Наутро я поняла, как глупо было снимать отсыревшие джинсы. Они совершенно замерзли. Небо было зловеще серым, падал легкий снежок. Мы позавтракали и отправились в путь, оставив спальные мешки и захватив с собой только продукты. Лыжня теперь поднималась круто, и я шла по бесчисленным «елочкам», оставленным ребятами, которые меня опередили. Единственное, острое ощущение: кровь в висках пульсирует так, что заглушает все звуки. Через несколько часов я заметила, как перепугался учитель, взглянув на меня. Я спросила, что стряслось, и он ответил, что мое лицо из ярко-алого внезапно стало пепельно-серым. Он взял у меня рюкзак, но ничего другого не оставалось, как только продолжать путь. Я не отлынивала, не притворялась — он это сразу понял; было ясно, что я стараюсь изо всех сил, но сил у меня не хватает. Это-то и было опасно. Думаю, тут до него дошло, в каком диком положении все мы находимся.
Не он заварил эту кашу. Думаю, ему нравилось водить в походы ребят, которые шли охотно и были способны все преодолеть, но совсем другое дело — уговаривать девочку, которую, как он прекрасно знал, идти заставили. Он, подобно многим учителям, прибившимся к Кросс-маунтэт, был в своем роде неудачником. Выглядел он необычно: уши торчком, весь какой-то нескладный. Я так и не узнала, отчего у него так перекошено лицо: попал ли он в ужасную аварию или таким родился. Пол был бы безобразен, если бы не его невероятная доброта. Кротость нрава смягчала черты, придавала лицу причудливое, немного комичное выражение.
Я постигла жестокий закон форсированных маршей: тот, кто больше всех нуждается в отдыхе, приходит последним. Всякий раз, когда мы с учителем нагоняли других ребят, они уже пятнадцать-двадцать минут нас дожидались. Мне оставалось пять минут, чтобы отдышаться, и нужно было двигаться дальше. Я была помехой, тормозом; никто на свете не терпел еще такого провала. Ребята разрумянились на морозе, а мне это казалось диким. И учителю, и мне самой было ясно, что я вот-вот свалюсь. Я стала пепельно-серой, все во мне пересохло, не было ни пота, ни слез; мысли путались. Карабкаясь в гору, я слышала свои стоны. Плакать не хватало сил. Другим ребятам все нипочем. А я подыхаю. Слабачка, слабачка, слабачка. Речи Кит отдавались в ушах. Наверное, я малодушная. У меня нет силы духа, я не из того теста. Неудачница.

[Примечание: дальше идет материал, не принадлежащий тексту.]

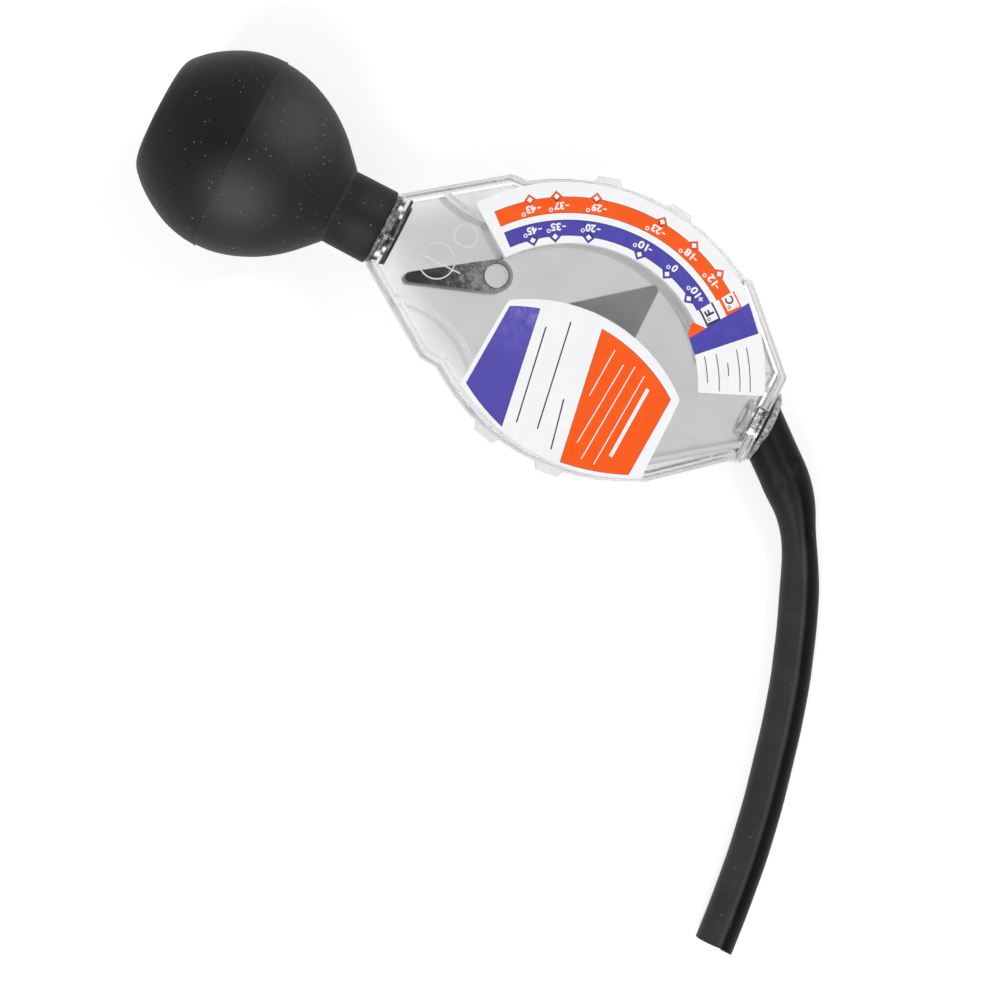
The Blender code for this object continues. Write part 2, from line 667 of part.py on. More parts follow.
def mesh_from(name, guide, finish=None):
    bpy.context.view_layer.update()
    source = guide.evaluated_get(bpy.context.evaluated_depsgraph_get())
    bm = bmesh.new()
    bm.from_mesh(source.to_mesh())
    bmesh.ops.remove_doubles(bm, verts=bm.verts, dist=MERGE_GAP)
    source.to_mesh_clear()
    return add_object(name, bm, guide.parent, finish)


def clear_of(radius):
    # How wide a tube's corners lie where its flats clear a round of this radius.
    return (radius + SEAT_GAP) / math.cos(math.pi / (2 * HOSE_SIDES + 4))


def nipple_axis():
    bend = Vector((BODY_LENGTH + NIPPLE_START, NIPPLE_HEIGHT, 0.0))
    turn = math.radians(NIPPLE_ANGLE)
    return bend, Vector((math.cos(turn), math.sin(turn), 0.0))


def hose_nipple(parent):
    # A stub through the wall with a collar inside, then a spigot at an angle in the dial's plane.
    bend, along = nipple_axis()
    inner_end = BODY_LENGTH - HOSE_WALL - SEAT_GAP
    start = Vector((inner_end - COLLAR_LENGTH, NIPPLE_HEIGHT, 0.0))
    tip = bend + along * NIPPLE_LENGTH
    path = (start, bend, tip)
    guide = tube_curve("nipple_guide", path, [NIPPLE_RADIUS] * len(path), parent)
    made = mesh_from("hose_nipple", guide, "clear_plastic")
    ring = [(start.x, 0.0), (start.x, COLLAR_RADIUS), (inner_end, COLLAR_RADIUS), (inner_end, 0.0)]
    collar = turned(ring, TUBE_STEPS)
    bmesh.ops.translate(collar, verts=collar.verts, vec=(0, NIPPLE_HEIGHT, 0))
    combine(made, add_object("nipple_collar", collar, parent), "UNION")
    past = Vector((OVERRUN, 0.0, 0.0))
    bore_path = (start - past, bend, tip + along * OVERRUN)
    bore_guide = tube_curve("nipple_bore_guide", bore_path, [NIPPLE_BORE] * len(bore_path), parent)
    combine(made, mesh_from("nipple_bore", bore_guide), "DIFFERENCE")
    return made


def smooth_route(points, step):
    # A Catmull-Rom curve through the route's points, read at an even step.
    places = [Vector(p) for p in points]
    ends = [places[0] * 2 - places[1]] + places + [places[-1] * 2 - places[-2]]
    fine = []
    for a, b, c, d in zip(ends, ends[1:], ends[2:], ends[3:]):
        leave = b + (c - a) * HANDLE_SHARE
        arrive = c - (d - b) * HANDLE_SHARE
        fine += interpolate_bezier(b, leave, arrive, c, ROUTE_PARTS + 1)[:-1]
    fine.append(places[-1])
    lengths = [0.0]
    for a, b in zip(fine, fine[1:]):
        lengths.append(lengths[-1] + (b - a).length)
    count = max(2, round(lengths[-1] / step))
    out = []
    at = 0
    for i in range(count + 1):
        wanted = lengths[-1] * i / count
        while at < len(fine) - 2 and lengths[at + 1] < wanted:
            at += 1
        share = (wanted - lengths[at]) / (lengths[at + 1] - lengths[at])
        out.append((wanted, fine[at].lerp(fine[at + 1], share)))
    return out


def blend_shares(marks, at):
    # Eases between (distance, value) marks along the hose.
    for (s0, v0), (s1, v1) in zip(marks, marks[1:]):
        if at <= s1:
            t = max(0.0, (at - s0) / (s1 - s0))
            return v0 + (v1 - v0) * t * t * (3 - 2 * t)
    return marks[-1][1]


def hose(parent):
    # The hose is pushed over the spigot, where it is stretched, and lies down to its open end.
    step = HOSE_STEP_SHARE * 2 * HOSE_RADIUS
    rows = smooth_route(HOSE_ROUTE, step)
    start = rows[0][1] - (rows[1][1] - rows[0][1]).normalized() * 2 * step
    length = rows[-1][0]
    loose = HOSE_RADIUS
    stretched = STRETCHED_SHARE * loose
    outer = (
        (0.0, stretched), (STRETCH_END - OVERRUN, stretched), (NECKED_AT, NECKED_SHARE * loose),
        (RELAXED_AT, loose), (length, loose),
    )
    snug = clear_of(NIPPLE_RADIUS)
    bore = ((0.0, snug), (STRETCH_END, snug), (STRETCH_END + OVERRUN, HOSE_BORE), (length, HOSE_BORE))
    places = [start] + [place for _, place in rows]
    stations = [0.0] + [station for station, _ in rows]
    tube = tube_curve("hose_guide", places, [blend_shares(outer, s) for s in stations])
    made = mesh_from("suction_hose", tube, "hose_rubber")
    past = places[-1] + (places[-1] - places[-2]).normalized() * OVERRUN
    bores = [blend_shares(bore, s) for s in stations] + [HOSE_BORE]
    inside = tube_curve("hose_bore_guide", places + [past], bores)
    combine(made, mesh_from("hose_bore", inside), "DIFFERENCE")
    reach = BODY_LENGTH / 2
    near = BODY_LENGTH + SEAT_GAP
    ends = [(near - reach, -reach), (near, -reach), (near, reach), (near - reach, reach)]
    block = prism(ends, -reach, reach)
    combine(made, add_object("hose_end_plane", block, parent), "DIFFERENCE")
    return made


# Glue

def lump(angle):
    first, second = BEAD_WAVES
    return BEAD_LUMP * (math.sin(first * angle) + math.sin(second * angle + BEAD_PHASE)) / 2


def bulb_bead(parent):
    # A lumpy ring of glue round the bulb's stub, in the counterbore of the end wall.
    hole = STUB_RADIUS + SEAT_GAP
    far = GLUE_SEAT_DEPTH - SEAT_GAP
    bm = bmesh.new()
    rings = []
    for i in range(BEAD_STEPS):
        angle = math.tau * i / BEAD_STEPS
        crest = GLUE_SEAT_RADIUS - SEAT_GAP - BEAD_LUMP + lump(angle)
        shoulder = (crest + hole) / 2
        profile = ((0.0, hole), (0.0, shoulder), (far / 2, crest), (far, shoulder), (far, hole))
        turn = (math.cos(angle), math.sin(angle))
        rings.append([bm.verts.new((x, r * turn[0], r * turn[1])) for x, r in profile])
    for ring, following in zip(rings, rings[1:] + rings[:1]):
        for k in range(len(ring)):
            j = (k + 1) % len(ring)
            bm.faces.new((ring[k], ring[j], following[j], following[k]))
    return add_object("bulb_glue_bead", bm, parent, "glue")


def hose_bead(parent):
    # A lumpy collar of glue where the hose meets the end face, cut round the hose.
    stretch = STRETCHED_SHARE * HOSE_RADIUS
    tall = stretch / math.cos(math.radians(NIPPLE_ANGLE)) + HOSE_BEAD_REACH
    deep = stretch + HOSE_BEAD_REACH
    near = BODY_LENGTH + SEAT_GAP
    rings = []
    for share, out in HOSE_BEAD_SHARES:
        ring = []
        for i in range(BEAD_STEPS):
            angle = math.tau * i / BEAD_STEPS
            grow = share * (1 + lump(angle) / deep)
            across = NIPPLE_HEIGHT + tall * grow * math.cos(angle)
            ring.append((near + HOSE_BEAD_LENGTH * out, across, deep * grow * math.sin(angle)))
        rings.append(ring)
    bm = bmesh.new()
    made = [[bm.verts.new(p) for p in ring] for ring in rings]
    for lower, upper in zip(made, made[1:]):
        for i in range(BEAD_STEPS):
            j = (i + 1) % BEAD_STEPS
            bm.faces.new((lower[i], lower[j], upper[j], upper[i]))
    bm.faces.new(made[0][::-1])
    bm.faces.new(made[-1])
    bead = add_object("hose_glue_bead", bm, parent, "glue")
    bend, along = nipple_axis()
    path = (bend - along * NIPPLE_LENGTH, bend + along * NIPPLE_LENGTH)
    guide = tube_curve("hose_room_guide", path, [clear_of(stretch)] * len(path), parent)
    combine(bead, mesh_from("hose_room", guide), "DIFFERENCE")
    return bead


# Labels

def scale_label_outline():
    places = [scale_place(share) for share in SCALE_LABEL_SHARES]
    outer = arc_through(*places[0:3], OUTLINE_ARC_STEPS // 2)
    outer += arc_through(*places[2:5], OUTLINE_ARC_STEPS // 2)[1:]
    low = CHAMBER_RADIUS - SCALE_LABEL_WIDENS
    step_end = SCALE_LABEL_STEP - SCALE_LABEL_STEP_SPAN
    inner = arc_points(PIVOT, low, SCALE_LABEL_END, step_end, OUTLINE_ARC_STEPS // 3)
    inner += arc_points(PIVOT, CHAMBER_RADIUS, SCALE_LABEL_STEP, SCALE_LABEL_START, OUTLINE_ARC_STEPS)
    return rounded((outer + inner)[::-1], LABEL_CORNER)


def centre_label_outline():
    top = [scale_place(share) for share in CENTRE_LABEL_TOP_SHARES]
    base = [(x * BODY_LENGTH, y * REST_REACH) for x, y in CENTRE_LABEL_BASE_SHARES]
    edge = arc_through(*top, OUTLINE_ARC_STEPS) + arc_through(*base, OUTLINE_ARC_STEPS)
    return rounded(edge[::-1], LABEL_CORNER)


def label(name, outline, parent):
    points = inset(outline, [LABEL_MARGIN] * len(outline))
    low = HALF_DEPTH + PAD_RISE + SEAT_GAP
    return add_object(name, prism(points, low, low + LABEL_THICKNESS), parent, "printed_label")


# Assembly

def resting_tilt():
    # The tilt at which a plane touches the bulb and the far lower edge of the housing.
    reach = BODY_LENGTH - BULB_CENTRE
    return math.asin(BULB_RADIUS / math.hypot(reach, HALF_DEPTH)) - math.atan2(HALF_DEPTH, reach)


def stand_on_origin(stand, pieces):
    # Moves the stand so that the pieces' box is centred over the origin and touches the table.
    bpy.context.view_layer.update()
    graph = bpy.context.evaluated_depsgraph_get()
    corners = []
    for piece in pieces:
        evaluated = piece.evaluated_get(graph)
        corners += [evaluated.matrix_world @ v.co for v in evaluated.data.vertices]
    low = [min(c[i] for c in corners) for i in range(3)]
    high = [max(c[i] for c in corners) for i in range(3)]
    stand.location = (-(low[0] + high[0]) / 2, -(low[1] + high[1]) / 2, -low[2])
    bpy.context.view_layer.update()


def empty(name, parent=None):
    made = bpy.data.objects.new(name, None)
    bpy.context.scene.collection.objects.link(made)
    made.parent = parent
    return made


def build():
    clear_scene()
    stand = empty("stand")
    stand.rotation_euler = (0.0, resting_tilt(), 0.0)
    front = shell("front_shell", 1, stand)
    combine(front, label_pad(stand), "UNION")
    back = shell("back_shell", -1, stand)
    hinge = empty("pointer_hinge", stand)
    hinge.location = (*PIVOT, 0.0)
    pieces = [front, back, *pointer(hinge), pivot_pin(stand), baffle(stand)]
    pieces += [bulb(stand), bulb_bead(stand), hose_nipple(stand), hose_bead(stand)]
    pieces.append(label("scale_label", scale_label_outline(), stand))
    pieces.append(label("centre_label", centre_label_outline(), stand))
    stand_on_origin(stand, pieces)
    hose(stand)


build()
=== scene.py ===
import json
import math

import bmesh
import bpy
from mathutils import Matrix, Vector, noise


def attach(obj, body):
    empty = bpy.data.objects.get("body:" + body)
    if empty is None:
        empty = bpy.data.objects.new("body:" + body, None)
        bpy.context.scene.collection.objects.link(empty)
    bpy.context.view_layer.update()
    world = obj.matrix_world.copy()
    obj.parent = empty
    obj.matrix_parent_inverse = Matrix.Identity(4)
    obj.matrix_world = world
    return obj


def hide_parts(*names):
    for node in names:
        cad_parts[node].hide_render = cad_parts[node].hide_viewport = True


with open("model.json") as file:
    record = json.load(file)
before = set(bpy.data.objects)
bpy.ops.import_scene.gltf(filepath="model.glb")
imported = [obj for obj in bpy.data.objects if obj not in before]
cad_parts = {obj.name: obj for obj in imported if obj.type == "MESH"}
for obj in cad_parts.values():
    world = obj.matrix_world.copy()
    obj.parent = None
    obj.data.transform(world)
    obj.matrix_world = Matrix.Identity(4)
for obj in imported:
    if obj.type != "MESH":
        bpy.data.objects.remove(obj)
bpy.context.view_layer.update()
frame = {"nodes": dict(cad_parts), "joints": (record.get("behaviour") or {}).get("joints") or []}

# A clear tester on a white table: dial up, rubber bulb at one end, rubber hose at the other.
# Pieces are drawn in the housing's own frame, in millimetres, and then moved into the table's.
mm = 0.001

swing = frame["joints"][0]
pivot = Vector((59.002, -13.898, 0.0))  # the pointer's pivot on the dial
tilt = math.atan2(swing["axis"][0], swing["axis"][2])
onTable = Matrix.Translation(Vector(swing["pos_m"])) @ Matrix.Rotation(tilt, 4, "Y")
housing = onTable @ Matrix.Scale(mm, 4) @ Matrix.Translation(-pivot)
print("frame read, housing tilted by", round(math.degrees(tilt), 2), "degrees")


# Camera, straight above the dial, turned so that the tester lies across the picture

cameraLook = {"lens": 85.6, "sensor": 36.0, "height": 620.0, "place": (28.5, -49.1), "turn": 27.3}


def addCamera(look):
    data = bpy.data.cameras.new("camera")
    data.lens = look["lens"]
    data.sensor_width = look["sensor"]
    data.clip_start = 10 * mm
    camera = bpy.data.objects.new("camera", data)
    bpy.context.scene.collection.objects.link(camera)
    camera.location = Vector((*look["place"], look["height"])) * mm
    camera.rotation_euler = (0, 0, math.radians(look["turn"]))
    bpy.context.scene.camera = camera


addCamera(cameraLook)
bpy.context.scene.view_settings.view_transform = "Standard"


# Small tools for meshes

def freshObject(name, mesh):
    thing = bpy.data.objects.new(name, mesh)
    bpy.context.scene.collection.objects.link(thing)
    return thing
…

Под вечер мы подошли к роще. Ребята, пока ждали нас, решили перекусить. Я почти не могла дышать. Громко, по-собачьи подвывая, я хватала ртом воздух; мне было стыдно, что ребята это слышат, но что тут поделаешь. Пол показал мне гору: с того места уже можно было разглядеть вершину. Ничего
Душа стала отделяться от тела. Я тогда не знала, что у меня стойкая вегетативная реакция, вызывающая мгновенное, опасное для жизни обезвоживание. Сейчас, в сорок лет, после получасового стресса или рвоты у меня наступает полный упадок сил: меня кладут в больницу на день-другой, пополняют содержание жидкости в организме и приводят его в стабильное состояние. В тринадцать лет я думала, что это какая-то постыдная слабость. Но с того времени и до сих пор мне ясно без тени сомнения, что мальчик по имени Чарльз Ромни спас мне жизнь.
По сей день я думаю, что это был ангел, которому мы «не зная, оказали гостеприимство»[225]
. Я не была с ним близко знакома, с ним вообще мало общались. Это его ребята дразнили за слегка дергающуюся походку. Лежа ничком в снегу, я думала, что никто ко мне так и не подойдет — раненое животное, больной человек вызывают невольное отвращение. Чарльз отделился от группы — я не видела, как, я вообще мало что сознавала — и сел рядом со мной в снегу. Он произнес: «Я только хотел сказать тебе: ты — молодец».Эти слова прозвучали как всплеск весла посреди бескрайней морской пучины — они воскресили меня. Я немного повернулась в сугробе и глянула на него одним глазом. «Как это?»
Чарльз сказал: «Я знаю, Кит заставила тебя идти, и думаю, что ты — молодец. Вот и все». Больше мы ничего друг другу не сказали. Он принес мне воды, и я не спеша напилась. Съела кусок хлеба, первый за этот день, потом еще один. Причастие. Я ни разу не мочилась до тех пор, пока мы не вернулись в школу, через полные сутки. Что мне не хочется писать, я отметила, когда мы добрались до навеса, и еще подумала — как хорошо, что не нужно подставлять задницу резкому, холодному ветру.